This implementation was developed in support of the previous version of Portals that ran on the Cplant [8] Linux cluster at Sandia. It was ported forward to the current version of Portals that runs on Red Storm. Like the MPICH2 implementation from Cray, the Portals structures and protocols are essentially identical to the those described in [7], with one exception. This implementation has an optimization for very short messages that is similar to message "copy blocks" or "bounce buffers" used in other MPI implementations [9, 10].

Previously, the short message protocol was implemented by creating a Portals memory descriptor over the region of memory to be sent and then invoking the Portals put operation to deliver this data to the destination. In order to avoid the overhead of creating a new memory descriptor each time a short message is sent, the MPI library creates a large memory descriptor during initialization. It divides this memory up into several short message buffers. When a short message is to be sent, the MPI library copies the message into one of these buffers and sends it. From the user point of view, the send is complete because the user buffer is free to modify the buffer. From a Portals point of view, the put operation may not have completed, since the events signifying completion may still be pending. The completion events for very short messages will be consumed whenever the library is blocked waiting for an operation to complete or whenever a short message is to be sent and there are no free short message buffers available. So, in addition to avoiding the overhead of creating and destroying a memory descriptor for each short message, this optimization attempts to hide the cost of consuming events associated with short messages. This approach also helps reduce the number of memory descriptors used for non-blocking short messages. The very short message optimization can be disabled via an environment variable, making it easy to measure the performance gained by using this strategy.

#### 3.3 MPICH-1.2.6 using SHMEM

Since Portals provides one-sided operations, it can easily support the Cray SHMEM [11] programming model (provided the operating system maps static variables at identical locations in separate processes, as Catamount does). Thus, it is possible to use the MPI implementation developed for SHMEM [12] on Red Storm. This is not a complete implementation of SHMEM (which Cray plans to provide for the XT3), but rather a small subset of SHMEM interface.

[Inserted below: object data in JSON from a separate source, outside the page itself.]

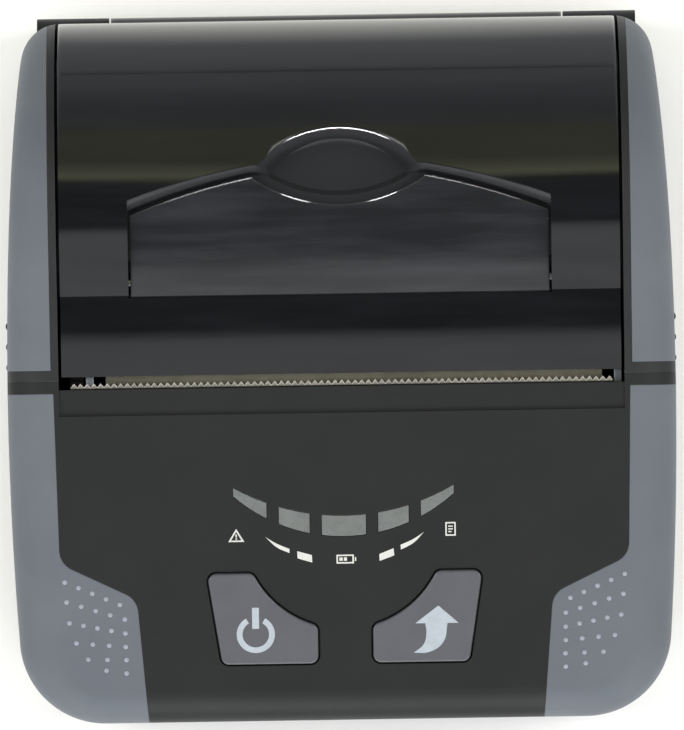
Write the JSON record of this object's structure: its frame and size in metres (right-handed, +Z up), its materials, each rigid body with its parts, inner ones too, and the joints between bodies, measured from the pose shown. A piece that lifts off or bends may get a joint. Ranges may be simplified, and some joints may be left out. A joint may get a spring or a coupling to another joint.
{
  "type": "portable receipt printer",
  "caption": "Portable thermal receipt printer with a domed roll cover, a lift lever, a toothed tear slot and a sloping front panel with two buttons and status windows.",
  "frame": {"origin": "centre of the underside's bounding rectangle, on the surface that the printer lies on", "axes": "+Z up, +Y towards the hinge at the rear, +X to the right seen from the front; the front panel faces up and forward"},
  "size_m": [0.1106, 0.116, 0.058],
  "materials": {
    "black_abs": "fine spark-eroded moulded ABS",
    "panel_abs": "matte moulded ABS front panel",
    "blue_grey": "soft-touch painted ABS",
    "smoked_cover": "polished black polycarbonate",
    "dark_acetal": "dark acetal moulding",
    "white_acetal": "natural acetal gear",
    "steel": "ground steel",
    "spring_steel": "spring wire",
    "zinc_steel": "zinc-plated pressed steel",
    "blade_steel": "stamped stainless steel",
    "platen_rubber": "ground silicone rubber",
    "ceramic": "glazed alumina",
    "aluminium": "extruded aluminium",
    "button_abs": "painted button cap",
    "lens_pc": "diffusing polycarbonate",
    "board": "solder-masked laminate",
    "battery_wrap": "moulded battery case",
    "screw_steel": "black zinc screws",
    "cable_film": "polyimide flat cable",
    "led_white": "moulded LED package"
  },
  "bodies": {
    "printer_body": {"base_shell": "black_abs", "front_housing": "panel_abs", "front_grip_right": "blue_grey", "front_grip_left": "blue_grey", "rear_cheek_right": "blue_grey", "rear_cheek_left": "blue_grey", "rear_frame": "black_abs", "hinge_pin": "steel", "idler_pin": "steel", "feed_motor": "zinc_steel", "mechanism_plate_left": "zinc_steel", "mechanism_plate_right": "zinc_steel", "head_bridge": "zinc_steel", "paper_guide": "dark_acetal", "side_frame_right": "black_abs", "side_frame_left": "black_abs", "tear_blade": "blade_steel", "button_switches": "dark_acetal", "status_leds": "led_white", "main_board": "board", "battery_pack": "battery_wrap", "port_board": "board", "usb_socket": "steel", "charge_jack": "dark_acetal", "case_screws": "screw_steel", "board_screws": "screw_steel", "mechanism_screws": "screw_steel", "head_cable": "cable_film", "cable_socket": "white_acetal", "status_lens_1": "lens_pc", "status_lens_2": "lens_pc", "status_lens_3": "lens_pc", "status_lens_4": "lens_pc", "status_lens_5": "lens_pc"},
    "paper_cover": {"paper_cover": "smoked_cover", "platen_holder": "dark_acetal", "platen_bushes": "dark_acetal", "lever_springs": "spring_steel"},
    "opening_lever": {"opening_lever": "smoked_cover", "lever_shaft": "steel", "release_cams": "dark_acetal"},
    "platen": {"platen_roller": "platen_rubber", "platen_shaft": "steel", "platen_gear": "white_acetal"},
    "idler": {"idler_gear": "white_acetal"},
    "motor_rotor": {"motor_pinion": "white_acetal"},
    "print_head": {"print_head": "ceramic", "head_heat_sink": "aluminium", "head_springs": "spring_steel"},
    "power_button": {"power_button": "button_abs"},
    "feed_button": {"feed_button": "button_abs"},
    "battery_door": {"battery_door": "black_abs"}
  },
  "joints": [
    {"name": "cover_hinge", "type": "hinge", "parent": "printer_body", "child": "paper_cover", "pos_m": [0, 0.055, 0.02], "axis": [-1, 0, 0], "range_deg": [0, 100]},
    {"name": "lever_lift", "type": "hinge", "parent": "paper_cover", "child": "opening_lever", "pos_m": [0, 0.014, 0.0508], "axis": [1, 0, 0], "range_deg": [0, 25], "stiffness_Nm_per_rad": 0.03, "springref_deg": -5.73},
    {"name": "platen_spin", "type": "hinge", "parent": "paper_cover", "child": "platen", "pos_m": [0, 0.001, 0.04402], "axis": [1, 0, 0], "continuous": true},
    {"name": "idler_spin", "type": "hinge", "parent": "printer_body", "child": "idler", "pos_m": [0, -0.00659, 0.03433], "axis": [1, 0, 0], "continuous": true},
    {"name": "motor_spin", "type": "hinge", "parent": "printer_body", "child": "motor_rotor", "pos_m": [0, -0.0105, 0.02452], "axis": [1, 0, 0], "continuous": true},
    {"name": "head_rock", "type": "hinge", "parent": "printer_body", "child": "print_head", "pos_m": [0, -0.00585, 0.03702], "axis": [1, 0, 0], "range_deg": [0, 2], "stiffness_Nm_per_rad": 0.3, "springref_deg": -5.73},
    {"name": "power_press", "type": "slide", "parent": "printer_body", "child": "power_button", "axis": [0, 0.225, -0.9744], "range_m": [0, 0.0005], "stiffness_N_per_m": 1500, "springref_m": -0.0003},
    {"name": "feed_press", "type": "slide", "parent": "printer_body", "child": "feed_button", "axis": [0, 0.225, -0.9744], "range_m": [0, 0.0005], "stiffness_N_per_m": 1500, "springref_m": -0.0003},
    {"name": "door_slide", "type": "slide", "parent": "printer_body", "child": "battery_door", "axis": [0, -1, 0], "range_m": [0, 0.008]}
  ],
  "couplings": [
    {"joint": "idler_spin", "follows": "platen_spin", "ratio": -0.63333},
    {"joint": "motor_spin", "follows": "platen_spin", "ratio": 1.5833}
  ]
}
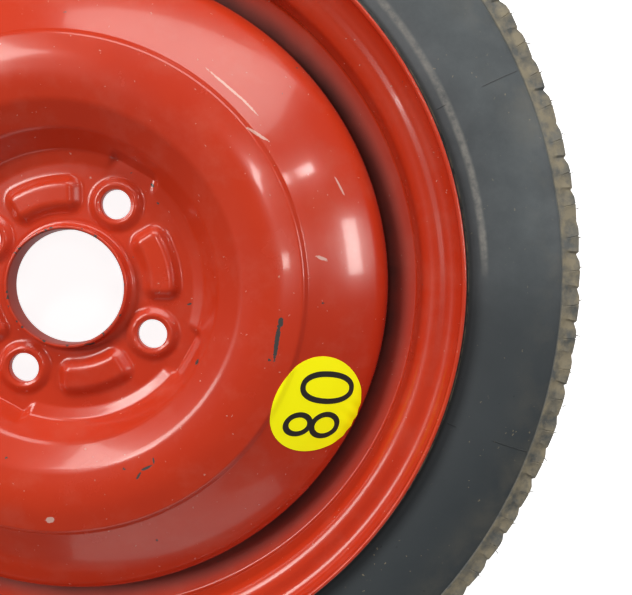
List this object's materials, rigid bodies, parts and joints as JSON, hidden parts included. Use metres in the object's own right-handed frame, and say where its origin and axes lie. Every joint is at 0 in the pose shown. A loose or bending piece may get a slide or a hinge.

This implementation has a few advantages over the others in terms of Portals resource usage. Unlike the other two implementations, the number of Portals data structures that MPI uses is fixed. The SHMEM subset library creates eight memory descriptors and one event queue. These structures are created during MPI initialization and remain persistent throughout the life of the process. The other implementations create and destroy memory descriptors, match entries, and sometimes event queues as the process runs. This can be an advantage for applications that have large numbers of outstanding operations where the limited amount of memory on the SeaStar is a problem. In addition, the SHMEM implementation implements flow control at the user-level, so there is no way to exhaust the resources for handling unexpected messages. The other implementations allocate a fixed amount of space during initialization for unexpected message, and if this space is exceeded, the application process is terminated with a resource exhaustion error.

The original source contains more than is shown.